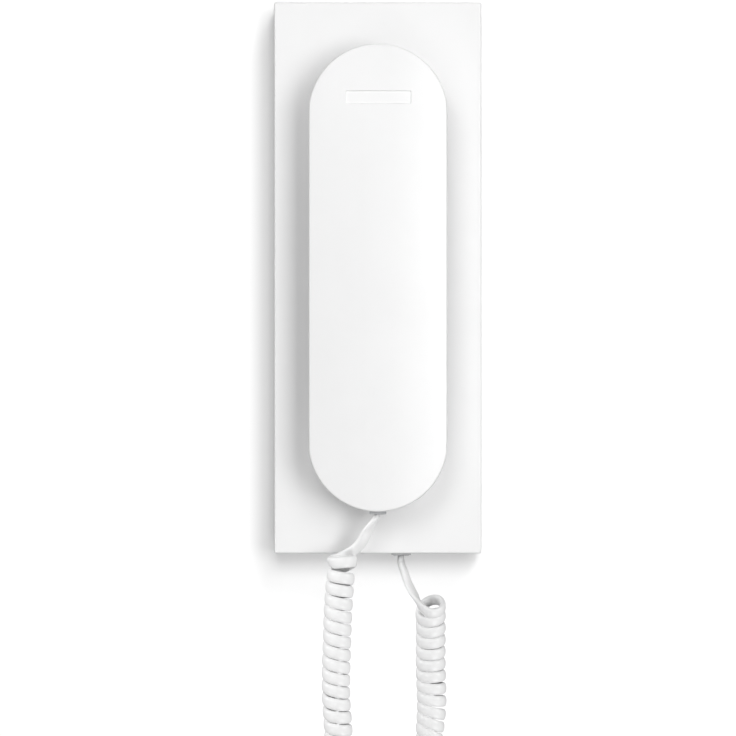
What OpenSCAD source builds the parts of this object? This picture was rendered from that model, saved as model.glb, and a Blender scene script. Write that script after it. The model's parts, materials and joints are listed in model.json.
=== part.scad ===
// Slim wall telephone of a door-entry system: a flat two-part base on the wall,
// a capsule-shaped handset hanging on it, and a curly cord between the two.
// +X is to the right, +Y goes into the wall and +Z is up. The origin lies on the
// wall plane, at the middle of the two wall screws. Millimetres.

/* [Base] */
// Width of the base
base_w = 83; // [82:0.5:88]
// Height of the base
base_h = 220.5; // [219:0.5:226]
// How far the base's middle lies below the middle of the wall screws
base_drop = 0.75; // [0.5:0.05:1]
// Depth of the base, from the wall to its front face
base_d = 18; // [18:0.1:18.4]
// Radius of the base's outline corners
base_corner_r = 1; // [0.6:0.1:2]
// Radius along the base's front edges
base_edge_r = 0.7; // [0.6:0.1:1.8]
// Wall thickness of the front cover
cover_t = 2.2; // [2:0.1:2.4]

/* [Handset] */
// Width of the handset
hs_w = 54.2; // [54:0.1:56]
// Length of the handset
hs_l = 183; // [182:0.5:185]
// Height of the handset's middle above the wall screws' middle
hs_mid_z = -1.5; // [-2:0.1:-1]
// Rise of the crowned face across the handset's width
hs_crown = 2; // [1:0.1:2.4]
// Wall thickness of the handset's shells
hs_t = 2; // [1.8:0.1:2.2]
// Radius of the ear cup
ear_r = 22; // [21.5:0.1:22]
// Radius of the mouth cup
mouth_r = 20; // [19.5:0.1:20]

/* [Mounting] */
// Distance between the two wall screws
screw_span = 60; // [60:0.5:62]
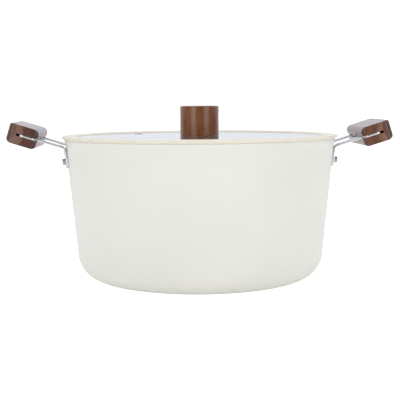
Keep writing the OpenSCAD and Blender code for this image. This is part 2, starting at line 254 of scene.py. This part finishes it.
def ceramic_coat():
    """Satin off-white ceramic: faint cloudiness, fine orange peel, slightly uneven gloss."""
    n = Nodes("pot_ceramic_coat")
    cloud = n.noise(n.place(), 14.0, 4.0)
    speck = n.noise(n.place(), 900.0, 2.0)
    tone = n.ramp(cloud, [(0.3, srgb(229, 230, 224)), (0.7, srgb(234, 234, 229))])
    fleck = n.span(speck, 0.0, 1.0, 0.68, 0.78)
    n.set(
        Base_Color=n.mix(fleck, tone, (*srgb(214, 211, 200), 1.0)),
        Roughness=n.span(cloud, 0.36, 0.46, 0.3, 0.7),
        IOR=1.5,
        Coat_Weight=0.35,
        Coat_Roughness=0.22,
        Normal=n.bump(n.noise(n.place(), 420.0, 2.0), 0.00002, 0.35),
    )
    return n.material


def silicone(name, dark, light):
    """Moulded silicone: matt, with dusty variation and a fine moulded skin."""
    n = Nodes(name)
    cloud = n.noise(n.place(), 60.0, 4.0)
    n.set(
        Base_Color=n.ramp(cloud, [(0.3, dark), (0.7, light)]),
        Roughness=n.span(cloud, 0.45, 0.56, 0.3, 0.7),
        IOR=1.41,
        Normal=n.bump(n.noise(n.place(), 1500.0, 2.0), 0.00001, 0.4),
    )
    return n.material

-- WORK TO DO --
Everything from the first line of the records above to the line containing "screw_span = 60; // [60:0.5:62]", inclusive, should be repeated exactly; leave out the rest.

-- THE RESPONSE --
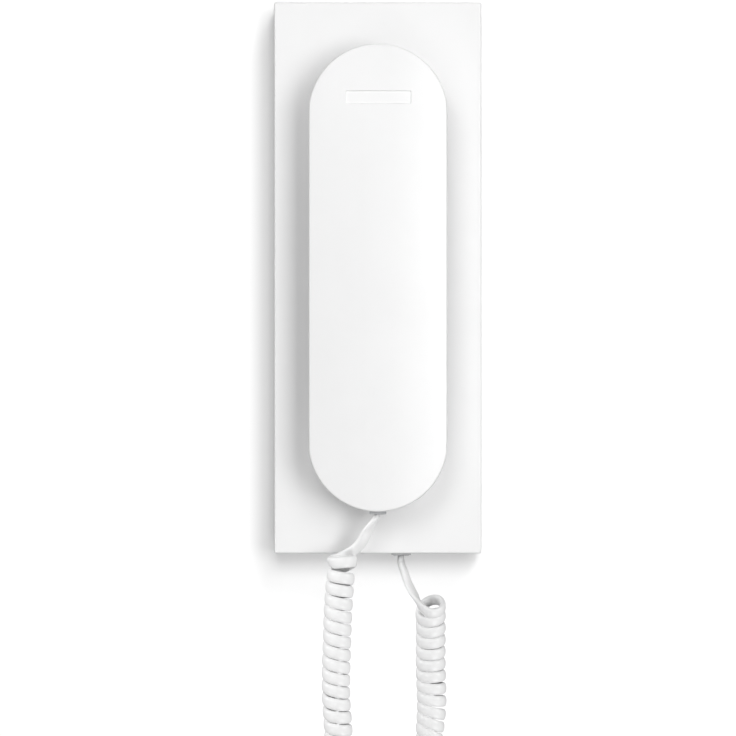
What OpenSCAD source builds the parts of this object? This picture was rendered from that model, saved as model.glb, and a Blender scene script. Write that script after it. The model's parts, materials and joints are listed in model.json.
=== part.scad ===
// Slim wall telephone of a door-entry system: a flat two-part base on the wall,
// a capsule-shaped handset hanging on it, and a curly cord between the two.
// +X is to the right, +Y goes into the wall and +Z is up. The origin lies on the
// wall plane, at the middle of the two wall screws. Millimetres.

/* [Base] */
// Width of the base
base_w = 83; // [82:0.5:88]
// Height of the base
base_h = 220.5; // [219:0.5:226]
// How far the base's middle lies below the middle of the wall screws
base_drop = 0.75; // [0.5:0.05:1]
// Depth of the base, from the wall to its front face
base_d = 18; // [18:0.1:18.4]
// Radius of the base's outline corners
base_corner_r = 1; // [0.6:0.1:2]
// Radius along the base's front edges
base_edge_r = 0.7; // [0.6:0.1:1.8]
// Wall thickness of the front cover
cover_t = 2.2; // [2:0.1:2.4]

/* [Handset] */
// Width of the handset
hs_w = 54.2; // [54:0.1:56]
// Length of the handset
hs_l = 183; // [182:0.5:185]
// Height of the handset's middle above the wall screws' middle
hs_mid_z = -1.5; // [-2:0.1:-1]
// Rise of the crowned face across the handset's width
hs_crown = 2; // [1:0.1:2.4]
// Wall thickness of the handset's shells
hs_t = 2; // [1.8:0.1:2.2]
// Radius of the ear cup
ear_r = 22; // [21.5:0.1:22]
// Radius of the mouth cup
mouth_r = 20; // [19.5:0.1:20]

/* [Mounting] */
// Distance between the two wall screws
screw_span = 60; // [60:0.5:62]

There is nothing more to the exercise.